What, then, is the best procedure if the agency decides not to contact customers who are late paying? What if the policy cancels; then what? Should a “final close-out letter” be sent? If so, and if that were done several times and that letter wasn’t sent, would that also create an E&O exposure? SwissRe’s comments were:
 
“Your ‘damned if you do, damned if you don't’ analysis is spot on. For direct bill policies, our recommendation is that the agency should never contact the customer regarding payment of any kind PRIOR to lapse/cancellation. However, immediately after the policy lapses, they can and possibly should contact the customer and ask if they want to remarket or try to rewrite the account.
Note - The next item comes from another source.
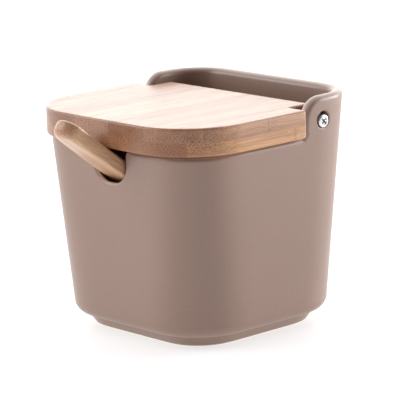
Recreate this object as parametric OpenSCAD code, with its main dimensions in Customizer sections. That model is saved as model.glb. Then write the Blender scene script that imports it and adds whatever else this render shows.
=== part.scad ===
// Square-plan glazed sugar bowl with a hinged laminated bamboo lid and a spoon that leans out
// through a notch in the front rim. Millimetres. +Z is up, the spoon points to -Y, the hinge is
// on the +Y side, and the origin is the centre of the foot on the table.

/* [Bowl] */
// Width of the bowl at the front rim
rim_w = 94.4; // [84:1:104]
// Depth of the bowl at the front rim
rim_d = 91.2; // [82:1:102]
// Height of the front rim
rim_z = 77.25; // [62:0.25:92]
// Slope of the walls from upright, in degrees
draft = 2.8; // [1:0.1:5]
// Corner radius of the plan at the rim
rim_corner_r = 21; // [16:1:26]
// Corner radius of the plan at the foot of the walls
base_corner_r = 25.2; // [18:0.2:27]
// Height of the raised back above the front rim
back_rise = 15.15; // [13.5:0.05:18]
// Radius of the rounded shoulder where the raised back begins
back_shoulder_r = 8; // [6:0.5:9]
// Distance of the raised back's front edge behind the lid's shoulders
back_setback = 1.2; // [0.8:0.1:2]
// Thickness of the walls
wall = 4.8; // [3.5:0.1:6]
// Thickness of the floor above the foot
floor_t = 5; // [4:0.5:8]
// Radius where the walls meet the floor inside
floor_round = 8; // [5:0.5:10]
// Radius of the curve from the walls into the base
base_round = 5.2; // [3:0.2:8]

/* [Foot] */
// Height of the foot
foot_h = 4.5; // [3:0.1:6]
// Inward slope of the foot over its height
foot_taper = 3.2; // [1:0.2:4]
// Width of the ring that the bowl stands on
foot_ring = 4; // [3:0.5:8]
// Depth of the hollow inside the ring
foot_recess = 1.2; // [0.8:0.2:2]

/* [Spoon notch] */
// Width of the notch
notch_w = 19; // [18:0.2:24]
// Depth of the notch below the front rim
notch_depth = 14.3; // [12:0.1:17]
// Radius of the two lower corners of the notch
notch_r = 8; // [5:0.5:9]
// Distance of the notch's narrowest line behind the outside of the wall
notch_lip = 1.2; // [0.8:0.1:2]
// Widening of the notch towards the outside of the wall
notch_flare_out = 0.7; // [0.3:0.1:1.2]
// Widening of the notch towards the inside of the wall
notch_flare_in = 2.6; // [2.4:0.1:3.2]

/* [Lid] */
// Overhang of the lid past the side walls
lid_side_over = 2.8; // [2:0.1:5]
// Overhang of the lid past the front wall
lid_front_over = 3.6; // [2:0.1:6]
// Thickness of the lid board
lid_t = 11; // [10:0.1:14]
// Plan corner radius of the lid
lid_corner_r = 27.8; // [18:0.2:28]
// Distance from the hinge axis forward to the shoulders of the lid
shoulder_run = 11.4; // [10:0.1:13]
// Gap between the tongue of the lid and each raised side wall
tongue_gap = 2.2; // [1:0.1:4]
// Distance of the hinge axis behind the middle of the bowl
hinge_y = 24.1; // [20:0.1:26]
// Distance of the hinge axis below the middle of the board
hinge_drop = 0.7; // [0:0.1:1]
// Distance from the hinge axis forward to the centre of the lid's rounded rear edge
nose_setback = 1.6; // [0:0.2:2.4]
// Gap between the lid and the rim under it
lid_gap = 0.25; // [0.2:0.05:0.5]
// Thickness of the lower layer of the board
lower_ply_t = 5.4; // [4.6:0.1:6]
// Width of the upper layer's first strip, on the -X side; the middle strips share the rest
upper_first_w = 15; // [12:0.5:20]
// Width of the upper layer's last strip, on the +X side
upper_last_w = 5; // [3:0.5:8]
// Width of the lower layer's first strip, on the -X side
lower_first_w = 16; // [12:0.5:20]
// Width of the lower layer's last strip, on the +X side
lower_last_w = 9; // [6:0.5:9]

/* [Hinge screws] */
// Diameter of the screw head
head_d = 5.2; // [4.6:0.1:6]
// Length of the straight part of the screw head
head_h = 1.7; // [1.2:0.1:2.2]
// Height of the crown on the screw head
crown = 0.5; // [0.3:0.1:0.6]
// Depth of the edge of the head below the outside of the wall
head_sunk = 0.2; // [0:0.1:0.6]
// Diameter over the screw thread
thread_d = 2.9; // [2.6:0.1:3.2]
// Diameter of the core under the thread
core_d = 2.1; // [1.8:0.1:2.3]
// Distance from one thread turn to the next
thread_pitch = 1.1; // [0.8:0.1:1.4]
// Length of the screw below its head
screw_len = 19; // [16:0.5:22]
// Diameter of the hole through the wall
hole_d = 6.5; // [6.2:0.1:7.4]
// Running clearance where the head rests in the hole
pivot_gap = 0.05; // [0.02:0.01:0.1]

/* [Spoon] */
// Distance of the spoon's end above the floor inside the bowl
head_clear = 2.2; // [1.5:0.1:6]
// Least distance of the spoon's end from the back wall
back_clear = 4; // [2:0.5:8]
// Angle of the handle above level, in degrees
spoon_tilt = 36.5; // [34:0.5:39]
// Length of handle outside the lip of the notch
spoon_out = 34; // [30:0.1:40]
// Thickness at the tip of the handle
tip_t = 6.4; // [5.5:0.1:7.5]
// Thickness where it passes under the lid, and beyond
stem_t = 5.6; // [4:0.1:6]
// Distance outward from the notch's lip to where the handle starts to thicken
under_lid = 11; // [8:0.5:12]
// Width across the rounded tip of the handle
tip_w = 12.6; // [10:0.2:14]
// Greatest width of the handle, where it passes the notch
stem_w = 15; // [12:0.2:16]
// Width of the neck behind the spoon's head
neck_w = 9; // [7:0.5:11]
// Width of the spoon's head
head_w = 28; // [22:1:32]
// Length of the spoon's head
head_len = 36; // [30:1:40]
// Depth of the hollow in the head
scoop_depth = 3.25; // [2:0.25:3.5]
// Width of the rim round the hollow
scoop_rim = 2; // [1.5:0.25:3]
// Gap between the handle and the lip of the notch
spoon_gap = 0.2; // [0.2:0.1:0.6]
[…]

I don't believe that by contacting them after the fact of the cancellation/lapse, regardless of how many times they do/don't do it, they would be held responsible. Of course, a court may prove me wrong, but we'll see when that happens as I'm not aware of any such situation.”
 
If an agency currently contacts customers who are in a late pay status but wishes to stop the process, proper notification is the key. All customers (even those who are never late) should be advised that the agency will no longer contact them in late pay situations. As always, documentation of this notice is key. SwissRe even stated the following: “I've always recommended that the agency send out letters certified mail return receipt requested to properly document that they 1. sent the notice, and 2. that the customer received it. I virtually always get pushback about the cost but I tell them that the minimal cost for those receipts they spend is less than their deductible for a claim if they have one customer claiming they didn’t get the letter.” That is, perhaps, a lofty goal. It does, however, come straight from the professionals who make their living defending agencies in E&O claims.
 
The ultimate decision on whether to contact customers in a late pay status lies with the agency. Invariable practice and proper documentation are key in making the decision.